**** SUPPLIED DATA

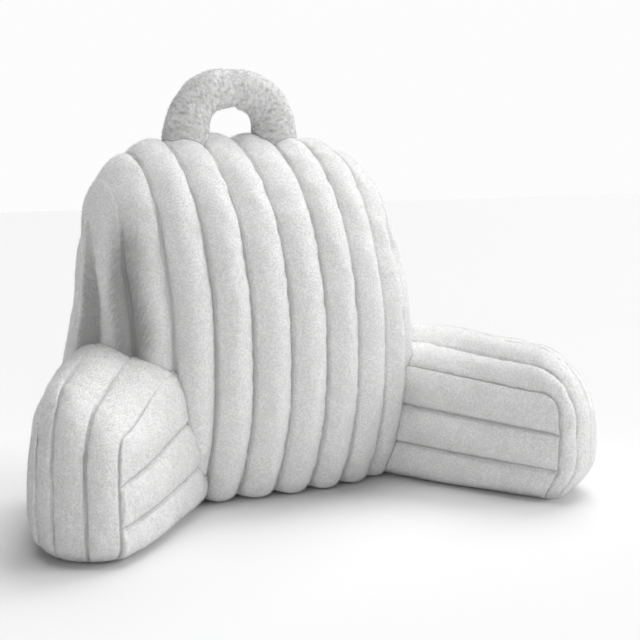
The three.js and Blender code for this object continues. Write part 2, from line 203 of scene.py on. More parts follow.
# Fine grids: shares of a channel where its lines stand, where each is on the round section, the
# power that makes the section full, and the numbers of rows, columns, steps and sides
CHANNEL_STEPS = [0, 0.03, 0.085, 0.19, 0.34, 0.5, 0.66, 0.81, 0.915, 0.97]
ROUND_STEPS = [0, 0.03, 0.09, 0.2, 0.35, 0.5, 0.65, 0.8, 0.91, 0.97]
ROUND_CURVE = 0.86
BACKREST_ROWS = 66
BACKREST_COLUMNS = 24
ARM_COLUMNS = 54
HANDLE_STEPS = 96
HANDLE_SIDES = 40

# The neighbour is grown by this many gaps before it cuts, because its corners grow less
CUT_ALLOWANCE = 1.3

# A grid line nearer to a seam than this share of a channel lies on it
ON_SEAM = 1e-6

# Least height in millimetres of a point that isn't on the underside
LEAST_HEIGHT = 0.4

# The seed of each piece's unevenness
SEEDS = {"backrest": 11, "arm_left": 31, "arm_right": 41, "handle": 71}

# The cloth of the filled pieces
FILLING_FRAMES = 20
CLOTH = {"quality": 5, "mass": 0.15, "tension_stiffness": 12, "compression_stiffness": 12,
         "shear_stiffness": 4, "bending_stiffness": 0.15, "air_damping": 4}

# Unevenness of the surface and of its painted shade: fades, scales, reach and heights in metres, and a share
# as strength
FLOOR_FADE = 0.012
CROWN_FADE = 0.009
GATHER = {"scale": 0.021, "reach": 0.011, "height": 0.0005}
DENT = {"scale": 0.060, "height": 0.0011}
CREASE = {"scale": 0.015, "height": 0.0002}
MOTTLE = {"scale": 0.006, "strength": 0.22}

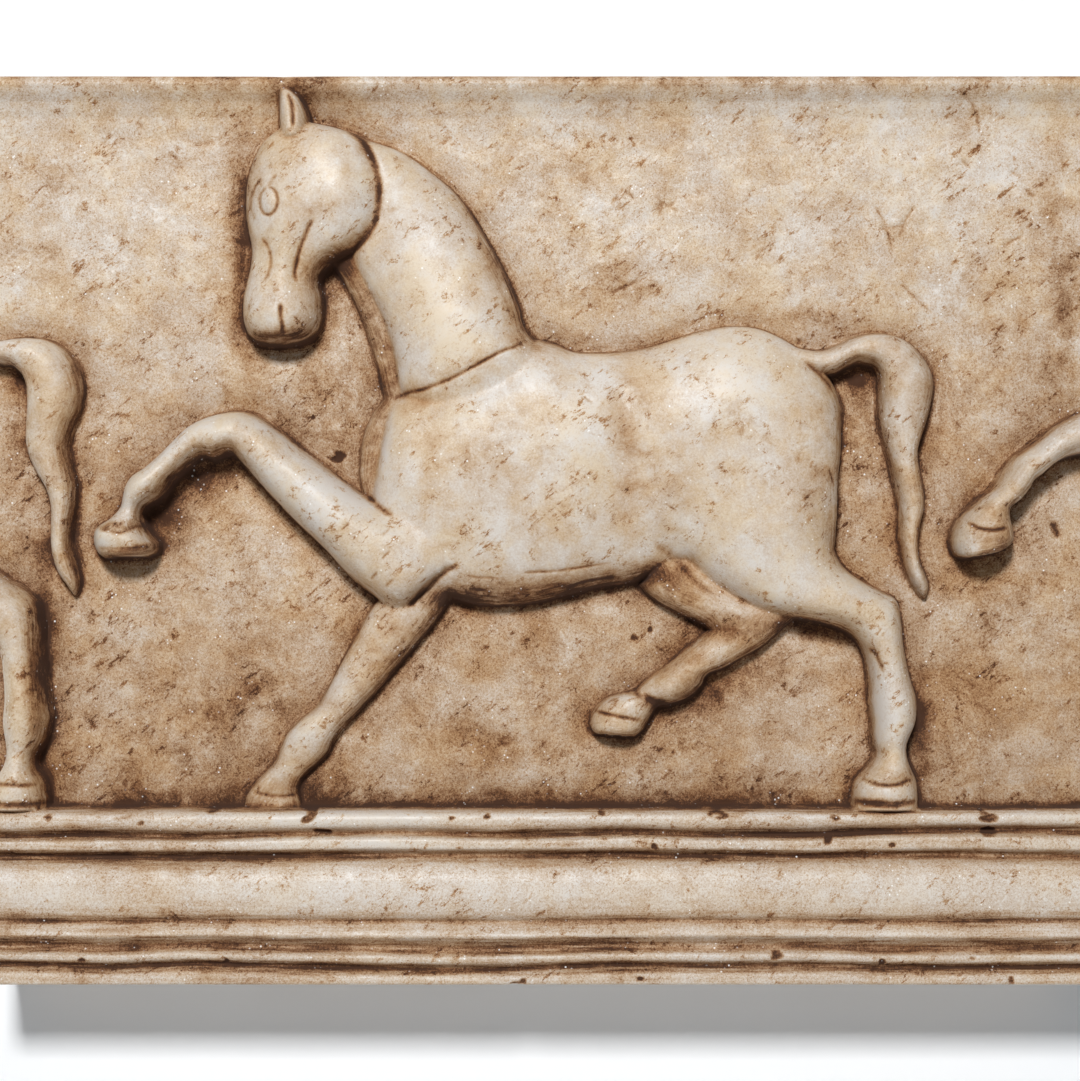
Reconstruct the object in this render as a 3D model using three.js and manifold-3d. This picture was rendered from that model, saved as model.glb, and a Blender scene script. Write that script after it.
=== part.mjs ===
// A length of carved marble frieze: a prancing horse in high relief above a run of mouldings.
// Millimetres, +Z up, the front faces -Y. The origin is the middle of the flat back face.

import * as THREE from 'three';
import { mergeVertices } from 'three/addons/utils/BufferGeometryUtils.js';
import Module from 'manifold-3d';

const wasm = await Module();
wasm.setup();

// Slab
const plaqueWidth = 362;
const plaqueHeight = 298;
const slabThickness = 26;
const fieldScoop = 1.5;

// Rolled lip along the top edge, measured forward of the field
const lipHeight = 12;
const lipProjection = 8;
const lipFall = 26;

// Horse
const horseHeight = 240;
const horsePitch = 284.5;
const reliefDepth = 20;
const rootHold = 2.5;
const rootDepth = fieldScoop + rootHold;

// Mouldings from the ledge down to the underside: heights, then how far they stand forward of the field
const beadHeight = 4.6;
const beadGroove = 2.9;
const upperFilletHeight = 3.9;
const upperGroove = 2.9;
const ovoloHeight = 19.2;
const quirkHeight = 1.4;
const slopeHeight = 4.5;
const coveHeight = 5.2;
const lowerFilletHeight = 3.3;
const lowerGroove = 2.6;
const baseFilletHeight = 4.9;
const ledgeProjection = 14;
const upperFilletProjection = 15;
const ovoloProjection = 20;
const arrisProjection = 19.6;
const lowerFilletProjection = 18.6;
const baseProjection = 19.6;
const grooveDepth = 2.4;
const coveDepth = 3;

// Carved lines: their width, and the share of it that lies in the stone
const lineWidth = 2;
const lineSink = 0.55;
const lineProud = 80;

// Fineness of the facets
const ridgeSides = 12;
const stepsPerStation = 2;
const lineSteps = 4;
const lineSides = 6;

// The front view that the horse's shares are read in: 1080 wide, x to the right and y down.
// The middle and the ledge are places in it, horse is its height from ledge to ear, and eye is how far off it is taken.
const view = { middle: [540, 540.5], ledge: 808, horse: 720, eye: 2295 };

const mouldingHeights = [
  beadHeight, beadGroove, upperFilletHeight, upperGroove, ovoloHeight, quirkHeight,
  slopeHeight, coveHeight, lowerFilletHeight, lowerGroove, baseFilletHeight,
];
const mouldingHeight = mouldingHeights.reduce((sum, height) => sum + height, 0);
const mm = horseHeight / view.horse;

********
**** SUPPLIED DATA

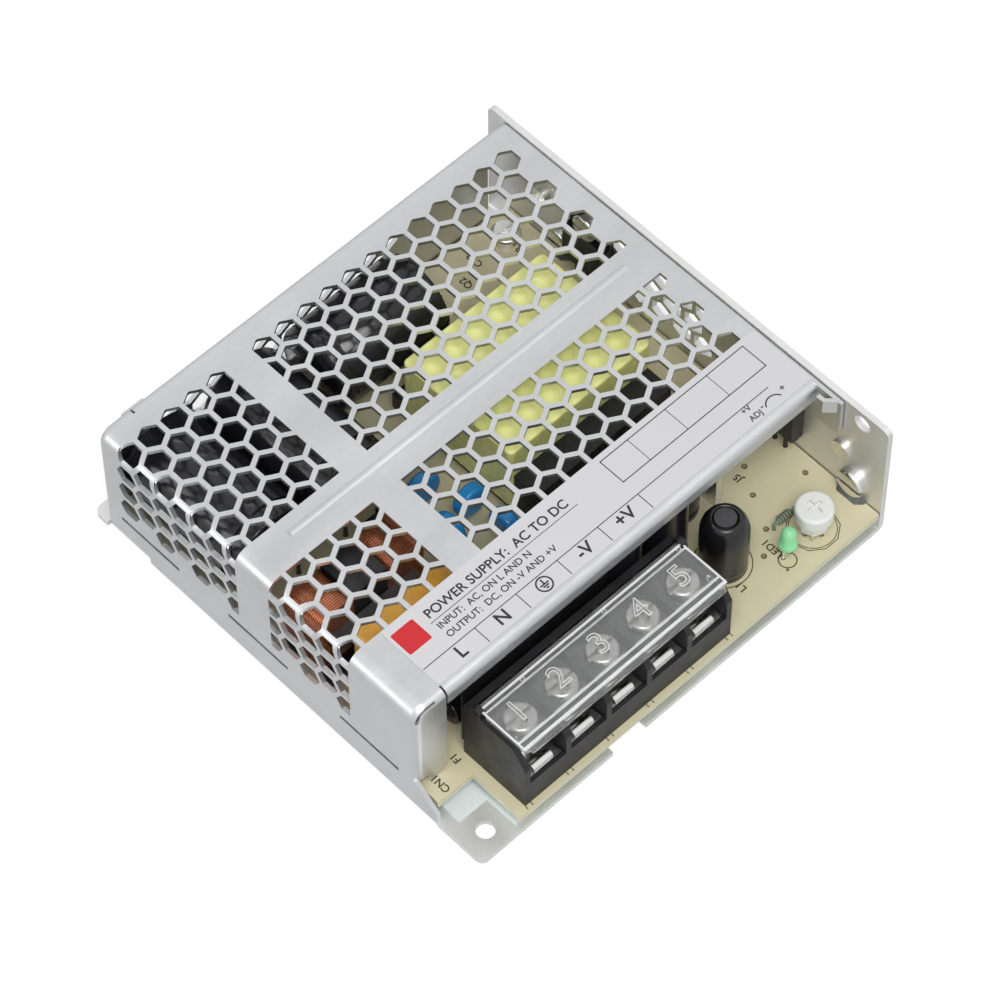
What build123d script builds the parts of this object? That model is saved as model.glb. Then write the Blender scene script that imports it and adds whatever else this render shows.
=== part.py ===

********
**** SUPPLIED DATA

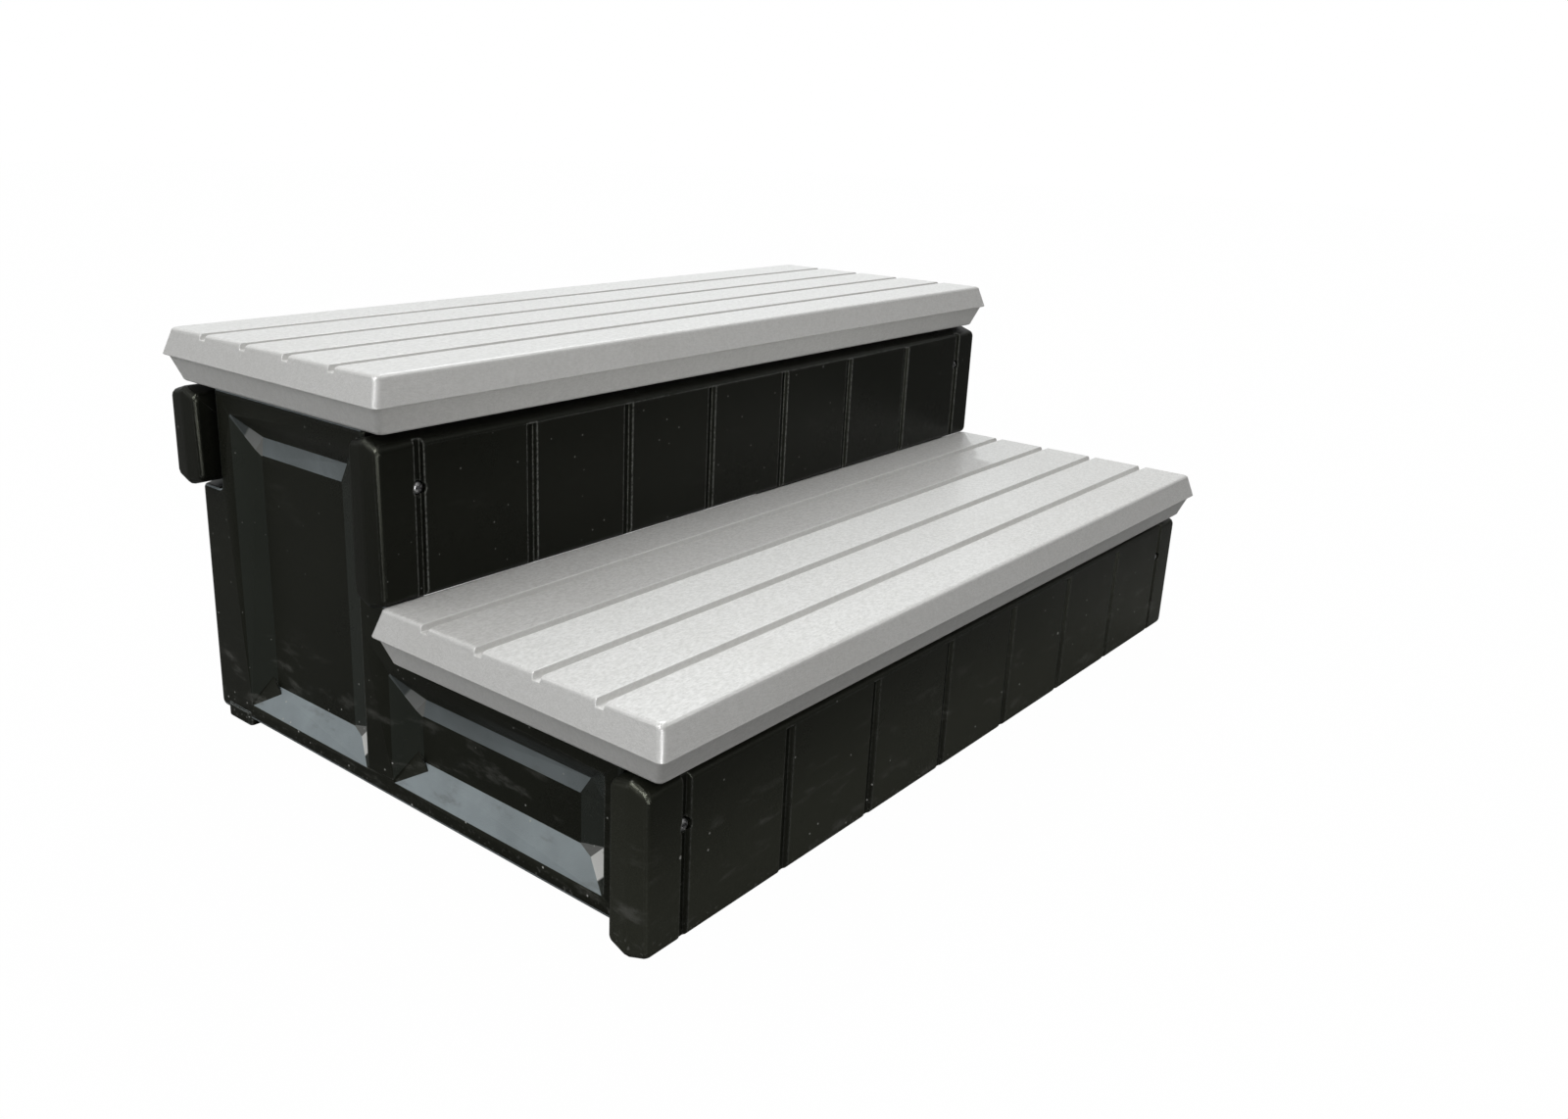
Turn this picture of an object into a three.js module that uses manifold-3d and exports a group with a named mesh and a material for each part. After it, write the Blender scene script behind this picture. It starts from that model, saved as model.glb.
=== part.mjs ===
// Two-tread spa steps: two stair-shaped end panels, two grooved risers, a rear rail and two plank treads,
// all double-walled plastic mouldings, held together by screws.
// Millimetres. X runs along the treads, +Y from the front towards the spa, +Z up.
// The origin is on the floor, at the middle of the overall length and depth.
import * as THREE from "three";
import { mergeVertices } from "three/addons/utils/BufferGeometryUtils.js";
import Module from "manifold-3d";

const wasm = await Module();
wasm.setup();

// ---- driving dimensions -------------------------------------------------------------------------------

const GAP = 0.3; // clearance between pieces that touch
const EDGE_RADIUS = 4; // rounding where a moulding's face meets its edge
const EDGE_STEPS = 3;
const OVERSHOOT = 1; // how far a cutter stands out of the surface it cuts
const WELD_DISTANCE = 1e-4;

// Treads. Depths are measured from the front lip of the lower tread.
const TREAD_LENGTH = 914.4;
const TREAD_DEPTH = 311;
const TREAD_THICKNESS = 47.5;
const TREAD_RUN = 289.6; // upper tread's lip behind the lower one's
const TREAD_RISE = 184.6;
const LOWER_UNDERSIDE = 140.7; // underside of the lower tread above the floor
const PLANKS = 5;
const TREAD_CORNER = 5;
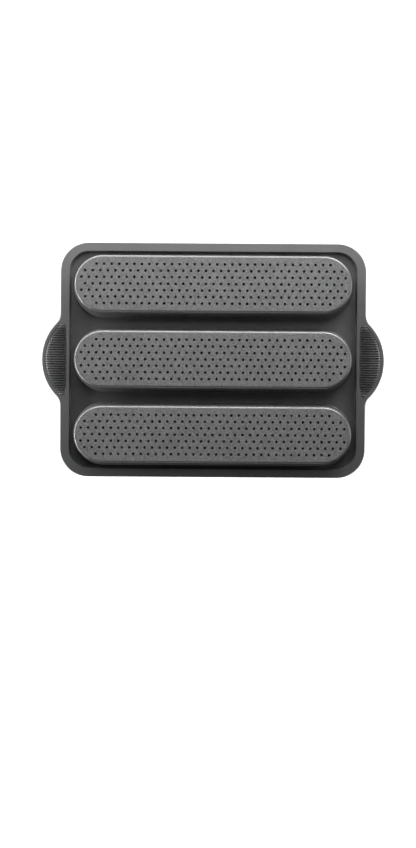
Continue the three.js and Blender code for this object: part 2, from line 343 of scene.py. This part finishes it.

********

__WHAT THIS TASK INVOLVES__.
Check each line of the records for the string "saved" and state how many lines contain it. Give only the number.

__REPLY__.
3